WASHINGTON — U.S. analysts said Monday they have located more than half of an estimated 20 secret North Korean missile development sites, highlighting the challenge the Trump administration faces in ensuring that North Korea complies with any eventual agreement to end its nuclear and missile programs.
The findings, which were released amid signs the administration's negotiations with the North have stalled, draw on commercial satellite imagery and identify 13 secret facilities used to produce missiles and related technology. They suggest that Pyongyang is continuing its missile work, even though it has halted test launches in what President Donald Trump and his administration have claimed as a success since his historic June meeting with North Korean leader Kim Jong Un in Singapore.
Although the sites are not launch facilities and in some cases are rudimentary, the authors of the report from the Center for Strategic and International Studies say they are hidden and illustrate the scope of the North's weapons program and the country's determination to conceal its military might.

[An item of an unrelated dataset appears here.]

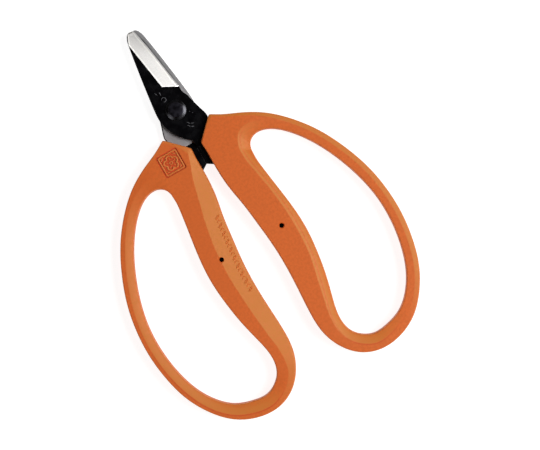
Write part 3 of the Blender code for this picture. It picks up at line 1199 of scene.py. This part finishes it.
    def face(self, shape: FaceShape, ring: Sections) -> tuple[Array, Array]:
        """Work out one face's profile on every ring.

        The height is the half thickness, less a ramp on the hole side, less a ramp on the rim
        side, less a quarter circle at both edges. Samples follow the crests, so the ridge lines
        run along the mesh.

        Args:
            shape: the face's crests and slopes.
            ring: the sections.

        Returns:
            Distance from the hole and height, one row for each ring.
        """
        width, fillet, edge = ring.width, self.crest_fillet, ring.read(self.edge_radius)
        hole_crest, rim_crest = self.crests(shape, ring)
        breaks = (
            0 * width, edge, hole_crest - fillet, hole_crest + fillet,
            width - rim_crest - fillet, width - rim_crest + fillet, width - edge, width,
        )
        arc = np.linspace(0, np.pi / 2, 6)
        flats = (np.linspace(0, 1, count) for count in (12, 5, 8, 5, 8))
        parts = (1 - np.cos(arc), *flats, np.sin(arc))
        place = np.hstack([
            low + (high - low) * part[(0 if number == 0 else 1):]
            for number, (low, high, part) in enumerate(zip(breaks, breaks[1:], parts))
        ])
        hole_fall = ramp(hole_crest - place, fillet)
        height = (
            ring.read(self.half_thickness)
            - ring.read(shape.hole_slope) * hole_fall
            - ring.read(shape.hole_curve) * hole_fall**2
            - ring.read(shape.rim_slope) * ramp(place - (width - rim_crest), fillet)
        )
        for inset in (place, width - place):
            near = np.clip(1 - inset / edge, 0, 1)
            height = height - edge * (1 - np.sqrt(1 - near**2))
        return place, height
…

"The dispersed deployment of these bases and distinctive tactics employed by ballistic missile units are combined with decades of extensive camouflage, concealment and deception practices to maximize the survival of its missile units from pre-emptive strikes and during wartime operations," they said.
The authors say the sites, which can be used for all classes of ballistic missile, therefore should be declared by North Korea and inspected in any credible, verifiable deal that addresses Pyongyang's most significant threats to the United States and its allies.
North Korea analysts not involved in the report said the findings were not surprising given Pyongyang's past activities but were still cause for concern. They noted that Kim had not agreed to halt either nuclear weapons or missile development in negotiations with Trump or Secretary of State Mike Pompeo.
"The fact that North Korea has continued to build nuclear weapons and ballistic missiles in the midst of high-level diplomacy with China, South Korea, and the U.S. should not come as a surprise," said Abraham Denmark, the Asia program director at The Wilson Center. "Despite all the summitry, North Korea is just as dangerous today as it was a year ago."
"Improving relations with Pyongyang may be a laudable goal, but any claim that the North Korean nuclear and missile threats have been solved is either wishful thinking or purposefully deceptive," he said.
"Interesting but unsurprising report," said Kelsey Davenport, director for nonproliferation policy at the Arms Control Association. "Kim Jong Un only committed voluntarily to halt long-range missile tests."
The report was released less than a week after North Korea abruptly called off a new round of negotiations with Pompeo that had been set for Thursday in New York. The cancellation, which the U.S. ascribed to scheduling issues, followed threats from North Korean officials to resume nuclear and missile testing unless U.S. sanctions are lifted.
The administration has said repeatedly that sanctions will not be lifted until a denuclearization agreement is fully implemented.